El nombre del viento, de Patrick Rothfuss, es la primera novela de una trilogía que ha sido saludada como un gran descubrimiento por muchos seguidores de las aventuras fantásticas. Yo la he leído con interés, pues el autor sabe crear tensión y poner en pie un mundo propio —el mismo hecho de haberla leído entera, aunque sea rápido, ya señala una diferencia con bastantes otras que dejo pronto—, pero con la conciencia creciente de que tiene demasiados fallos, de que podría ser mucho mejor si todo fuese más sencillo, y de que la inversión de horas de lectura no compensa de ningún modo.
El enfático capítulo prólogo se titula «Un silencio triple», el mayor de los cuales se nos dice que es el del mesonero, un hombre llamado Kote que aguarda la muerte. Pero, en realidad, es el legendario Kvothe y cuando lo localiza y lo reconoce un tipo llamado Cronista, Kvothe accede a contarle su vida y ya no para de hablar hasta el final. Conocemos entonces quiénes fueron sus padres, actores itinerantes con una compañía, su aprendizaje de multitud de habilidades cuando era un niño y en particular de la música, la misteriosa muerte de sus padres y de toda su troupe, su vagabundeo en la miseria en la ciudad de Tarbean, su ingreso posterior en la Universidad, su aprendizaje allí y sus enfrentamientos con compañeros y profesores. Le mueve el deseo de aprender la magia más alta, la que sabe dar nombre al viento e invocarlo, y el deseo de conocer lo más posible acerca de los Chandrian, una especie de demonios responsables de la muerte de sus padres. Otro capítulo titulado «Un silencio triple», que ahora ya sí que no nos creemos, cierra la historia.

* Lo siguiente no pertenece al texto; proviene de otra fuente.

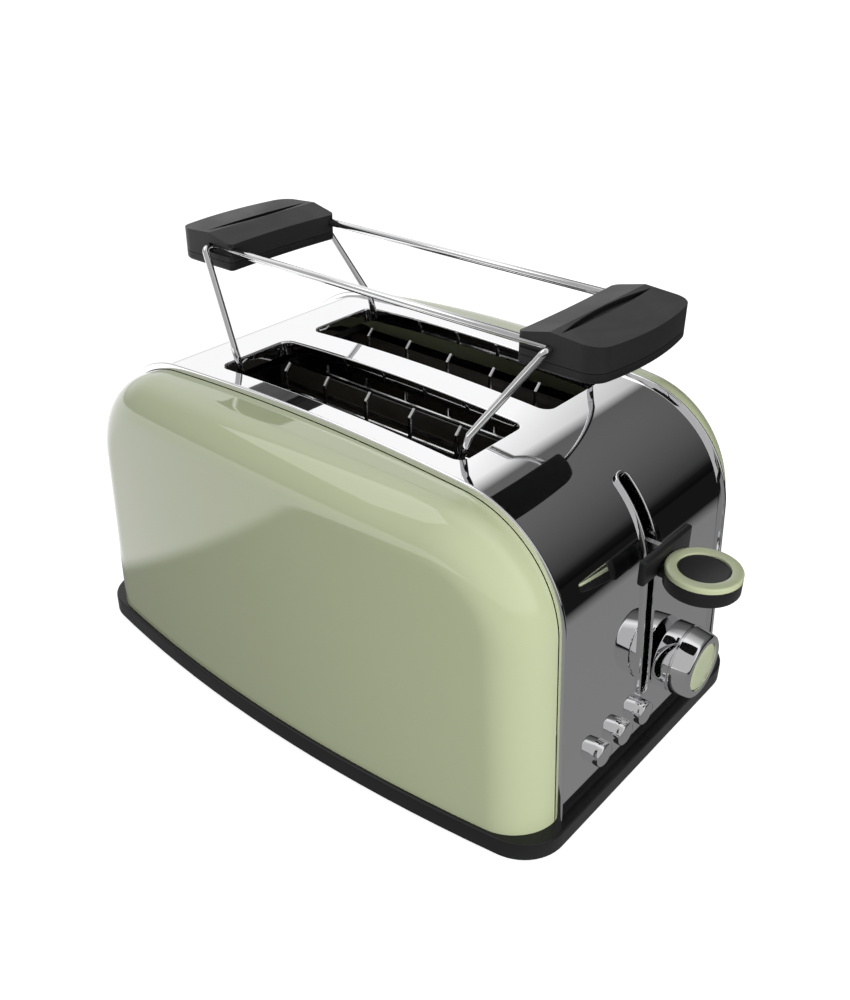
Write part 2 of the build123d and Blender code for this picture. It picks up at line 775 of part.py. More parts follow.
with BuildPart() as rack_handle_right_top:
    with BuildSketch(Plane.XZ):
        with BuildLine():
            Polyline(
                (rack_x + handle_inner - 1, handle_split),
                (rack_x + handle_inner - 1, handle_inner_top),
                (rack_x + handle_ridge, handle_ridge_top),
                (rack_x + handle_outer + handle_bulge + 1, handle_outer_top),
                (rack_x + handle_outer + handle_bulge + 1, handle_split),
                close=True,
            )
        make_face()
    extrude(amount=handle_half + 1, both=True)
    with BuildSketch(Plane.XY.offset(handle_split)):
        add(handle_plan())
    extrude(amount=handle_ridge_top - handle_split, mode=Mode.INTERSECT)
    # Lens-shaped groove beside the ridge
    with BuildSketch(Plane.XY.offset(handle_ridge_top - groove_depth)):
        x = rack_x + handle_ridge + groove_half + 0.6
        with BuildLine():
            ThreePointArc((x, -handle_half + 2), (x - groove_half, 0), (x, handle_half - 2))
            ThreePointArc((x, handle_half - 2), (x + groove_half / 2, 0), (x, -handle_half + 2))
        make_face()
    extrude(amount=groove_depth + 1, mode=Mode.SUBTRACT)
    for y in (-rail_y, rail_y):
        x_disc(rack_x + handle_inner - 2, y, rail_z, rail_radius + 0.02, rail_grip + 2.1, Mode.SUBTRACT)
    with BuildSketch(Plane.XZ):
        with Locations((rack_x + axle_x, rail_z)):
            Circle(leg_radius + running_gap)
    extrude(amount=handle_half + 2, both=True, mode=Mode.SUBTRACT)
    # Recess in each side for the folded leg
    for side in (-1, 1):
        near, far = sorted((side * (handle_half - 1.0), side * (handle_half + 1)))
        slab(
            (rack_x + handle_inner - 3, near, rail_z - leg_radius - 0.6),
            (rack_x + axle_x, far, rail_z + leg_radius + 0.6),
            Mode.SUBTRACT,
        )
save(rack_handle_right_top, "rack_handle_right_top")

with BuildPart() as rack_handle_left_top:
    mirror(rack_handle_right_top.part, about=Plane.YZ.offset(rack_x))
save(rack_handle_left_top, "rack_handle_left_top")

with BuildPart() as rack_handle_right_bottom:
    with BuildSketch(Plane.XY.offset(handle_bottom)):
        add(handle_plan())
    extrude(amount=handle_split - handle_bottom - seam)
    fillet(rack_handle_right_bottom.faces().sort_by(Axis.Z)[0].edges(), 1.4)
save(rack_handle_right_bottom, "rack_handle_right_bottom")

with BuildPart() as rack_handle_left_bottom:
    mirror(rack_handle_right_bottom.part, about=Plane.YZ.offset(rack_x))
save(rack_handle_left_bottom, "rack_handle_left_bottom")

with BuildPart() as rack_rails:
    rail_end = handle_inner + rail_grip - 0.1
    for y in (-rail_y, rail_y):
        x_disc(rack_x - rail_end, y, rail_z, rail_radius, 2 * rail_end)
save(rack_rails, "rack_rails")

with BuildPart() as rack_legs_right:
    axle = rack_x + axle_x
    knee = axle - leg_knee_in
    foot = axle - leg_foot_in
    side_y = handle_half + leg_stand
    with BuildLine():
        FilletPolyline(
            (foot, -leg_foot_y, leg_foot_z),
            (knee, -leg_foot_y, leg_knee_z),
            (axle, -side_y, rail_z),
            (axle, side_y, rail_z),
            (knee, leg_foot_y, leg_knee_z),
            (foot, leg_foot_y, leg_foot_z),
            radius=2.4,
        )
    start = Vector(foot, -leg_foot_y, leg_foot_z)
    with BuildSketch(Plane(origin=start, z_dir=Vector(knee, -leg_foot_y, leg_knee_z) - start)):
        Circle(leg_radius)
    sweep()
save(rack_legs_right, "rack_legs_right")

with BuildPart() as rack_legs_left:
    mirror(rack_legs_right.part, about=Plane.YZ.offset(rack_x))
save(rack_legs_left, "rack_legs_left")
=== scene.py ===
"""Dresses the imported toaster: smooth outer pieces, procedural materials, studio and camera.

Lengths are in millimetres about the plinth's centre, and piece() turns them into the frame.
"""

from math import acos, asin, atan, cos, hypot, pi, radians, sin, sqrt

import bmesh
import bpy
from mathutils import Matrix, Vector


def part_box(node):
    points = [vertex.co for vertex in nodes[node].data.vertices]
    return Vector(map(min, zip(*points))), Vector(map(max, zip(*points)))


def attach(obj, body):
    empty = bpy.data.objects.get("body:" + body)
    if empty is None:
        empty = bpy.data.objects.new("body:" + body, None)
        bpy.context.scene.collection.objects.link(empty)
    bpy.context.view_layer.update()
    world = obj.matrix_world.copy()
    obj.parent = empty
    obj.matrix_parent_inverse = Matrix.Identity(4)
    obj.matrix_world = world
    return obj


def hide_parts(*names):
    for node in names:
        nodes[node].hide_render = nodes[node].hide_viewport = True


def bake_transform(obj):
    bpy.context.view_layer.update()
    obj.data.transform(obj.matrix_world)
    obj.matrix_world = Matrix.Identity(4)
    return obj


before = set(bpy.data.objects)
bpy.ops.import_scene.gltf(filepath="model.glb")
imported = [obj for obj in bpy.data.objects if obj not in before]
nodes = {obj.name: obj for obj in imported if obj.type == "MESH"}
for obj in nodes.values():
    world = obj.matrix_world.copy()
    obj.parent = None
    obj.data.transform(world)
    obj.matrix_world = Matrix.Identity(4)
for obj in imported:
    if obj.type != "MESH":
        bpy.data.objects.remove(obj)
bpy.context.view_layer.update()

MIDDLE_X = 13.3  # from the plinth's centre to the frame's origin

# Body sizes, as in the part's source
LEDGE_Z, WRAP_Z, CROWN_Z = 10.5, 13.5, 144.4
CROWN_R, SHOULDER_R, TAPER = 1071.0, 49.0, 0.062
HALF_LENGTH, HALF_WIDTH = 129.8, 61.0
RIM_HIGH, RIM_WIDE = 1.8, 1.3
SLOT_X, SLOT_Y, SLOT_CORNER = (-64.7, 68.3), (8.1, 48.1), 5.0
SLOT_ROLL = 0.8
LEVER_HALF, LEVER_Z = 3.0, (36.0, 130.5)
PANEL_INSET, PANEL_EDGE, PANEL_HALF, PANEL_BOW = 1.2, 18.0, 90.1, 735.0
PANEL_SEAM = 0.25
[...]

El atractivo principal del relato está en que lo que tiene de novela de aprendizaje con un héroe niño y joven que aprende y sufre y se confunde, pero que también demuestra una y otra vez su superioridad. Quizá lo mejor precisamente sean algunos episodios de la estancia del joven Kvothe en la Universidad, otra escuela de magia con profesores expertos en distintas áreas. Pero un narrador en primera persona ni recuerda tanto ni hace tantas comparaciones, algunas pretenciosas; algunos comportamientos son inverosímiles incluso dentro de la inverosimilitud global, y algunos comentarios o reacciones propias de la mentalidad de hoy suenan anacrónicos (como mínimo); hay personajes poco convincentes como la joven Denna de la que se enamora Kvothe… Luego, le sobran páginas y episodios a los que, al menos por ahora, no se les ve la dirección; le sobran complejidades artificiosas, como el invento de nombres para fechas y periodos de tiempo; son muchas las redundancias —«¿Lo dices en serio? —pregunté, incrédulo»—; algunas descripciones no brillan por su originalidad —«su piel era más luminosa que la luna, y sus ojos, más enormes que el cielo, más profundos que el agua, más oscuros que la noche»—; no es acertado el uso de palabras como ángeles, demonios, Dios…, que, como tienen significados bastante precisos en nuestro mundo, resultan confusas al aplicarse a seres de una historia de esta clase (es sorprendente que con tanta frecuencia se ignore una lección tan sencilla como esta de la obra de Tolkien).
En fin, de un profesor de literatura en la universidad de Wisconsin como el autor, yo no esperaría nunca un diálogo como: «Tengo que irme. Búscame», dice la chica; y responde el chico: «Lo haré. Nos veremos donde se encuentran los caminos».
Patrick Rothfuss. El nombre del viento. Crónica del Asesino de Reyes: primer día (The Name of the Wind. The Kingkiller Chronicle: Day One, 2007). Barcelona: Plaza & Janés, 2009; 871 pp.; trad. de Gemma Rovira; ISBN: 978-84-01-33720-8.